Quali sono le regole ufficiose, quelle vere non quelle scritte, per diventare docente? Questo libro lo devo pubblicare o forse no, magari il “maestro” s’incavola perché gli metto in crisi le gerarchie stabilite? A quale associazione mi devo iscrivere? (Non posso sbagliare, se mi metto coi perdenti sono fregato). Posso tentare di scavalcare proditoriamente quel mio collega, o è troppo protetto da un docente forte? E via discorrendo. Sono le domande che deve farsi chi cerca di diventare docente universitario in Italia.
Stupisce lo stupore che accompagna le presunte rivelazioni che riguardano il caso dei docenti indagati dalla procura di Firenze, per effetto della denuncia di Philip Laroma Jezzi, cittadino dalla doppia nazionalità inglese e italiana; e già si cerca di delimitare il caso e restringerlo a responsabilità parziali e individuali. Eppure tutti coloro che hanno avuto a che fare con l’università italiana sanno bene che il sistema rivelato dall’inchiesta è estremamente diffuso. Le associazioni disciplinari – governate da un gruppo dirigente ristretto – predeterminano con largo anticipo i vincitori dei concorsi. Si richiede un rispetto assoluto per le gerarchie così stabilite, che solo di rado hanno a che fare col merito e, molto più spesso, con l’obbedienza e l’affiliazione. Esiste poi una collusione che porta a compromettersi verbalmente e praticamente con questo sistema, se mai qualcuno voglia avere speranze di diventare ricercatore o docente: come lamentarsi o dissociarsi se si è comunque iscritti alla lobby associativa che gestisce il sistema? E come non iscriversi, se questa è la condizione necessaria e imprescindibile per continuare a lavorare nell’università?

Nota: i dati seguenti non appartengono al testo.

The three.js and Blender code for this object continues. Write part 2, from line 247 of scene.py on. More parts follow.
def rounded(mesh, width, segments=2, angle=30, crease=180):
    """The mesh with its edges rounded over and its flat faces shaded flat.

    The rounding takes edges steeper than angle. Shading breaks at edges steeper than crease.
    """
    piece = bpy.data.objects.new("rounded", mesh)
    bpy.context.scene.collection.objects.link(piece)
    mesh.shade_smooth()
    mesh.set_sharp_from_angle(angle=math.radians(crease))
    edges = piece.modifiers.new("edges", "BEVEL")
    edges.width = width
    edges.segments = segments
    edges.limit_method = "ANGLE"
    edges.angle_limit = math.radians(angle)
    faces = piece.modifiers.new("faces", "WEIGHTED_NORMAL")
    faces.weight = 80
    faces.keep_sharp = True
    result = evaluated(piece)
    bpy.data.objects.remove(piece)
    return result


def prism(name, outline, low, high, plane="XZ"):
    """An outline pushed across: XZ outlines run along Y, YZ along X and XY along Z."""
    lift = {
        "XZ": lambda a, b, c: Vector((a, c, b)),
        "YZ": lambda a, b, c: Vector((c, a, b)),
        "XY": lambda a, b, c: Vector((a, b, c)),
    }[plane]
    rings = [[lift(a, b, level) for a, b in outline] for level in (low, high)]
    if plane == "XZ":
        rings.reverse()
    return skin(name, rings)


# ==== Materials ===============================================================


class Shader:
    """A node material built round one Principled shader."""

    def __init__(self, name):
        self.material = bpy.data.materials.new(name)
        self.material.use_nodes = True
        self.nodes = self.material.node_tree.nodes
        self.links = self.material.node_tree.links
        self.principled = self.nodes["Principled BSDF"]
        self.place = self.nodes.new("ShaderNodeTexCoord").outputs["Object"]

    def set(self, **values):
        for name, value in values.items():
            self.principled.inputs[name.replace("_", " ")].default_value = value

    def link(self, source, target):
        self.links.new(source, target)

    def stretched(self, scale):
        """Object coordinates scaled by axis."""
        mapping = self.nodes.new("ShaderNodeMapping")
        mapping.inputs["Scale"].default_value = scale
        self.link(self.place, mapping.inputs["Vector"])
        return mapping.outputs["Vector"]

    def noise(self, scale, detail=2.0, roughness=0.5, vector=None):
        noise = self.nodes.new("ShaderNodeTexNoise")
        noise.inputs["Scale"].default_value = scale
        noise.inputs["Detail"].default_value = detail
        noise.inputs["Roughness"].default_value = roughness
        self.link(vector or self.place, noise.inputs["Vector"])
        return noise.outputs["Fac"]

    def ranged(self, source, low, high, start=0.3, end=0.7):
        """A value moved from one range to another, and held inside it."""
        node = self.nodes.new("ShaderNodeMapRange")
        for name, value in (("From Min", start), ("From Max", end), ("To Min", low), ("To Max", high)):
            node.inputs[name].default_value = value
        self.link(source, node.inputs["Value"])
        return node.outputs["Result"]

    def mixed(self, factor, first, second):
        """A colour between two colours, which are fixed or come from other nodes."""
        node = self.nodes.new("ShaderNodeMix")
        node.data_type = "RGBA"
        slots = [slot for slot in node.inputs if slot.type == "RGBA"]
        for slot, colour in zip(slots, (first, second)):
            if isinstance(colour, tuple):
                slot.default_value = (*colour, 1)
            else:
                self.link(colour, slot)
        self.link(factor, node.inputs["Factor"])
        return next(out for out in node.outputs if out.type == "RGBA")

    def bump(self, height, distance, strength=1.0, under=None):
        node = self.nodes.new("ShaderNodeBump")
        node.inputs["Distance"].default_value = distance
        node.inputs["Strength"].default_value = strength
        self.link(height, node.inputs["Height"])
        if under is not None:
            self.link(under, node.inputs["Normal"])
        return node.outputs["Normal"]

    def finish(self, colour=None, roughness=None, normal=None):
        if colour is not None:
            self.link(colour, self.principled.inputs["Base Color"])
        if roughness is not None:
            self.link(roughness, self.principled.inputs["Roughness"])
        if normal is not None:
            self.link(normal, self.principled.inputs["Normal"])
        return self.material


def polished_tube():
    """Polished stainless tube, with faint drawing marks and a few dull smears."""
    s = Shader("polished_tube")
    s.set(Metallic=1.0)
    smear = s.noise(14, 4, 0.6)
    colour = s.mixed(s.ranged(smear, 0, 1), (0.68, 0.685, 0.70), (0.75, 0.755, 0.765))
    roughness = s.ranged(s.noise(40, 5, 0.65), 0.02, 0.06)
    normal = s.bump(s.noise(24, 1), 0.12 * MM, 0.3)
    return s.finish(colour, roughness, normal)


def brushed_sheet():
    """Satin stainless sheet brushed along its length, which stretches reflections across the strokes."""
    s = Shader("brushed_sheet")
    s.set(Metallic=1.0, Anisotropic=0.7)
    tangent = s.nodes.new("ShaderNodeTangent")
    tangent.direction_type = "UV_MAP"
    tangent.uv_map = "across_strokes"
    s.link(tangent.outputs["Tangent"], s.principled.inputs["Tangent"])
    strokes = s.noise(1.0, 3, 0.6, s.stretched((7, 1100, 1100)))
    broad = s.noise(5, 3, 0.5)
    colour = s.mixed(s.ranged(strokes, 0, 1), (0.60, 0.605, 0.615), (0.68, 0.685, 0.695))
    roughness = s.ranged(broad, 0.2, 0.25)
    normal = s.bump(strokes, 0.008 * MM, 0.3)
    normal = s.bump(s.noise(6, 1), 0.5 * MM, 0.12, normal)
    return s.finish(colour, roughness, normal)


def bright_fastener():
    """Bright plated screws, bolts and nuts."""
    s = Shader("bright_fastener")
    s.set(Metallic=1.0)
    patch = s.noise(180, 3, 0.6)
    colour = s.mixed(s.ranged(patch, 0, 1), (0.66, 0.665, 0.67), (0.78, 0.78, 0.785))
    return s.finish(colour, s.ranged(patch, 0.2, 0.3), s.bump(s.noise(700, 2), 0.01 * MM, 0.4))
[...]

A questa condizione già grave si aggiungono le normative nazionali che privilegiano nei concorsi i cosiddetti abilitati “interni” (al dipartimento in cui lavorano), per motivi clientelari ed economici; sicchè può accadere che uno studioso altamente qualificato, magari fornito di dottorati nazionali e internazionali prestigiosi, trovi gravi difficoltà a diventare docente perché gli è preferito il più mediocre degli “interni”: “Può così accadere […] che un signore abilitato per ordinario, magari in più materie, non riesca a sfangarsi un posto da ricercatore […]. Non faccio nomi per non danneggiare ulteriormente gli interessati, ma si sappia che costoro si contano a decine” (M. Cacciari, su Repubblica del 28/9/17). Non si possono “fare i nomi”, Cacciari ha ragione: ma ci rendiamo conto di che cosa significa? Di quale livello di “banalità del male” sia presente in questo sistema? Va detto che, al fine di evitare inconvenienti del genere di quelli evidenziati da Cacciari, come dimostra il caso in questione di Philip Laroma Jezzi, le commissioni tendono a escludere i concorrenti “importuni” fin dalle abilitazioni.

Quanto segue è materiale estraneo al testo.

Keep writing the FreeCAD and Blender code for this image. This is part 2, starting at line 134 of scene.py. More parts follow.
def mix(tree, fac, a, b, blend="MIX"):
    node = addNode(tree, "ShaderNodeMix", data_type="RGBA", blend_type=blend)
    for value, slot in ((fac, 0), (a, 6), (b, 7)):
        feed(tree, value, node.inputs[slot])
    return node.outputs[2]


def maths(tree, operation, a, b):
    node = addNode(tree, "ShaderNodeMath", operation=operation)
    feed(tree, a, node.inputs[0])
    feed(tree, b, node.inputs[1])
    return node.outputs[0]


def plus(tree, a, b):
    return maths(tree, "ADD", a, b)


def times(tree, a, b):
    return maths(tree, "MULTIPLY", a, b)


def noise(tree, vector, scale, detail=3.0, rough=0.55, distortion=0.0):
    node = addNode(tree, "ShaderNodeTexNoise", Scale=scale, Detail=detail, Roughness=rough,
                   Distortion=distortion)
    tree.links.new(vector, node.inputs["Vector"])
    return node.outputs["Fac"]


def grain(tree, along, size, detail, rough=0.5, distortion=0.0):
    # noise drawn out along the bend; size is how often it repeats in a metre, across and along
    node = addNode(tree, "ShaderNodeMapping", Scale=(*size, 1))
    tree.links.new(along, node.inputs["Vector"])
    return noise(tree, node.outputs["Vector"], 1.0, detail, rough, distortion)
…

Spiegare a un pubblico non addetto ai lavori le regole ufficiose, bizantine e oscure che determinano le gerarchie accademiche è talmente noioso e poco divertente, da giustificare il pubblico disinteresse per questo mondo chiuso in se stesso. La curiosità si risveglia solo quando emergono particolari piccanti, come i favori concessi a figli, amanti e mogli di qualche accademico (casi diffusi, ma che infine inducono a trascurare l’opacità generale). Basti dire che tali regole non hanno nulla a che vedere con le leggi pubbliche e scritte, con cui sono in palese e totale contrasto. Come diceva Debord, se non ha più corso la legalità astratta, impersonale, uguale per tutti del diritto, allora le gerarchie, i ruoli, le funzioni devono essere attribuiti su base diversa. Prevale così la cooptazione e l’affiliazione diretta entro gli organismi paralleli delle “associazioni”, e cioè un sistema di dipendenza personale, tuttavia non proclamato pubblicamente, che ha le sue regole e i suoi codici non scritti: la cui semplice conoscenza è già un segno di familiarità e di possibile accettazione entro le logiche del potere.

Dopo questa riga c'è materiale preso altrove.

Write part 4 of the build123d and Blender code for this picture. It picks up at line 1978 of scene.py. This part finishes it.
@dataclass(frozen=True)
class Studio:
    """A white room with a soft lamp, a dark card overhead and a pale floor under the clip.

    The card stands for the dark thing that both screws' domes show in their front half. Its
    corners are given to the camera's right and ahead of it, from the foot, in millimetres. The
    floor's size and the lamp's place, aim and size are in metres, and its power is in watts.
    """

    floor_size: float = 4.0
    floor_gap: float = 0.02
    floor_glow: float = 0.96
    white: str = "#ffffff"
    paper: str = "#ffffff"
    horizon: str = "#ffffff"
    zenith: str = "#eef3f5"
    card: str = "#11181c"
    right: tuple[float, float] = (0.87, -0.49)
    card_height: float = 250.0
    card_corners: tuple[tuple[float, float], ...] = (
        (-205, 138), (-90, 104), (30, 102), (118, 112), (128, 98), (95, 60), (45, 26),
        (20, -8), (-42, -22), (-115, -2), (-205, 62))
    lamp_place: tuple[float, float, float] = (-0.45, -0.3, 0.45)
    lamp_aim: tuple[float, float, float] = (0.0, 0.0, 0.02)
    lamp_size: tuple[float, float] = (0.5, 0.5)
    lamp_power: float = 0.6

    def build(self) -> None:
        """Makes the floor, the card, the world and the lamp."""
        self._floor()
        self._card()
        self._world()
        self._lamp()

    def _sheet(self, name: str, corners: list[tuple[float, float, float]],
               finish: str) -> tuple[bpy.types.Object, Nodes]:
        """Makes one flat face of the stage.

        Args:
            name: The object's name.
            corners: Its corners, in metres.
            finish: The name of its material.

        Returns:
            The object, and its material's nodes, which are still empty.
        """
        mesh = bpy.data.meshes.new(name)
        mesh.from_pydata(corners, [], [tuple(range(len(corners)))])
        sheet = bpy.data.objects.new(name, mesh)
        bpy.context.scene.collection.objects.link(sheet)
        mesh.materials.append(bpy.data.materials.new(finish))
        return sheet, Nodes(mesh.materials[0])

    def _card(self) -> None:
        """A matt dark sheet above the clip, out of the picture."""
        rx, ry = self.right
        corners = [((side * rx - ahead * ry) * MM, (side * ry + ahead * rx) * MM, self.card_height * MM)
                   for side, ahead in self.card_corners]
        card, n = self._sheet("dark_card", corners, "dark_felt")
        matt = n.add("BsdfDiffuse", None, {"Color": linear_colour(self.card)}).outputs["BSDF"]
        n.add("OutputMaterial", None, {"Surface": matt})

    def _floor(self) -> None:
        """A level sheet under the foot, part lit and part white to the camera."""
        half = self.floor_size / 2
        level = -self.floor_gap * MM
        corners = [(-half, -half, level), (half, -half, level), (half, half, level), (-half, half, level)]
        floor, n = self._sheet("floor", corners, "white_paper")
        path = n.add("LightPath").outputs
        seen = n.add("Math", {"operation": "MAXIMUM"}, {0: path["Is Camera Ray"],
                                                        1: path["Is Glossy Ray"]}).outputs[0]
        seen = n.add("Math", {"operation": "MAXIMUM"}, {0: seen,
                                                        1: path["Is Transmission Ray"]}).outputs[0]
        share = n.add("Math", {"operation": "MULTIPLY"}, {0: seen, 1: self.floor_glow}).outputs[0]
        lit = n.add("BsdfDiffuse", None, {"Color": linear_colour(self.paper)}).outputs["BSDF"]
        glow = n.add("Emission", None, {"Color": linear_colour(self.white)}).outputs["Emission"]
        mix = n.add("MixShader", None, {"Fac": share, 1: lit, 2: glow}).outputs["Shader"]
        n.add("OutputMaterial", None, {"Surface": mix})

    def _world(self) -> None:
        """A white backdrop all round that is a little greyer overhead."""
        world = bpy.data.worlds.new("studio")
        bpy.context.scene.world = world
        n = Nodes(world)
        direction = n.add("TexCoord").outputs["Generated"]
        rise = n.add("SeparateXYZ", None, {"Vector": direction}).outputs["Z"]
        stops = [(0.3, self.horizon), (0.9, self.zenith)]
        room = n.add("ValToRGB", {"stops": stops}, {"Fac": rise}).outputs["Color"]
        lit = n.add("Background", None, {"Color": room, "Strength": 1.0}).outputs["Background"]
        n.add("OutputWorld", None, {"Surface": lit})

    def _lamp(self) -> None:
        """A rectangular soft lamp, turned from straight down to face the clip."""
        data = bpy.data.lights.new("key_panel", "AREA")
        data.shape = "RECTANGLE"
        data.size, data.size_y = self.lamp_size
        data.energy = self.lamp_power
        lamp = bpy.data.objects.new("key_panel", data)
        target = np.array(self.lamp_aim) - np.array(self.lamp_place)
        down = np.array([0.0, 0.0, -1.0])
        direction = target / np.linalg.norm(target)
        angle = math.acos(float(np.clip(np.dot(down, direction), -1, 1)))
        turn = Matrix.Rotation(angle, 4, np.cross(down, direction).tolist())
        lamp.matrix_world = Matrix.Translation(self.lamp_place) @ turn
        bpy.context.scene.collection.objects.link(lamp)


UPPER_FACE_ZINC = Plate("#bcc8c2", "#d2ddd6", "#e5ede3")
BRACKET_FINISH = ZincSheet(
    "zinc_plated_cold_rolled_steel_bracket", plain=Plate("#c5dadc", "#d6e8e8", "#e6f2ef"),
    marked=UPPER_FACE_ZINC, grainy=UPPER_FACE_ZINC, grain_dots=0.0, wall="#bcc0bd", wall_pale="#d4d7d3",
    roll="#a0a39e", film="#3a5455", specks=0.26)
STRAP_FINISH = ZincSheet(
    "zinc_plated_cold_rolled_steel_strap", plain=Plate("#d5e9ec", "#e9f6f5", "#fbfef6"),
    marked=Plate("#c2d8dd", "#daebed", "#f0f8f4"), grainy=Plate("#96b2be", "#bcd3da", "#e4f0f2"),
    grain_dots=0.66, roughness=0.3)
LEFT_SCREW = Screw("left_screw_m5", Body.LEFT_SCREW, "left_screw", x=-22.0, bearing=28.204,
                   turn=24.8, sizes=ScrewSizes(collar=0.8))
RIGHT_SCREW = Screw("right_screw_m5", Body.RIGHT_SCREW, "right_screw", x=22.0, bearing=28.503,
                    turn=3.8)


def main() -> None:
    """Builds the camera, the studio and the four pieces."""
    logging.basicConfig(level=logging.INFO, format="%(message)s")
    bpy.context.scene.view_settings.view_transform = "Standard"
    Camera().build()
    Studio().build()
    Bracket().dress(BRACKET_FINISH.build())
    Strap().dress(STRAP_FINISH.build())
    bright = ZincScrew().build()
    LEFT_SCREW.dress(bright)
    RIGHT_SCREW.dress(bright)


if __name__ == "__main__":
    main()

Non so se l’università italiana sia redimibile o riformabile. Forse occorrerebbe fornire qualche garanzia giuridica a chi decide di denunciare le storture subite e ammettere una effettiva possibilità di ricorso contro le decisioni delle commissioni d’esame. Naturalmente va reso omaggio al coraggio di Philip Laroma Jezzi: lui non rischia il confino e la galera (come i pochi docenti che si rifiutarono di prestare fedeltà al fascismo all’inizio degli anni Trenta), ma l’isolamento e il boicottaggio professionale sicuramente sì; soprattutto quando sarà passato il primo clamore mediatico e il sistema avrà ripreso il suo placido funzionamento.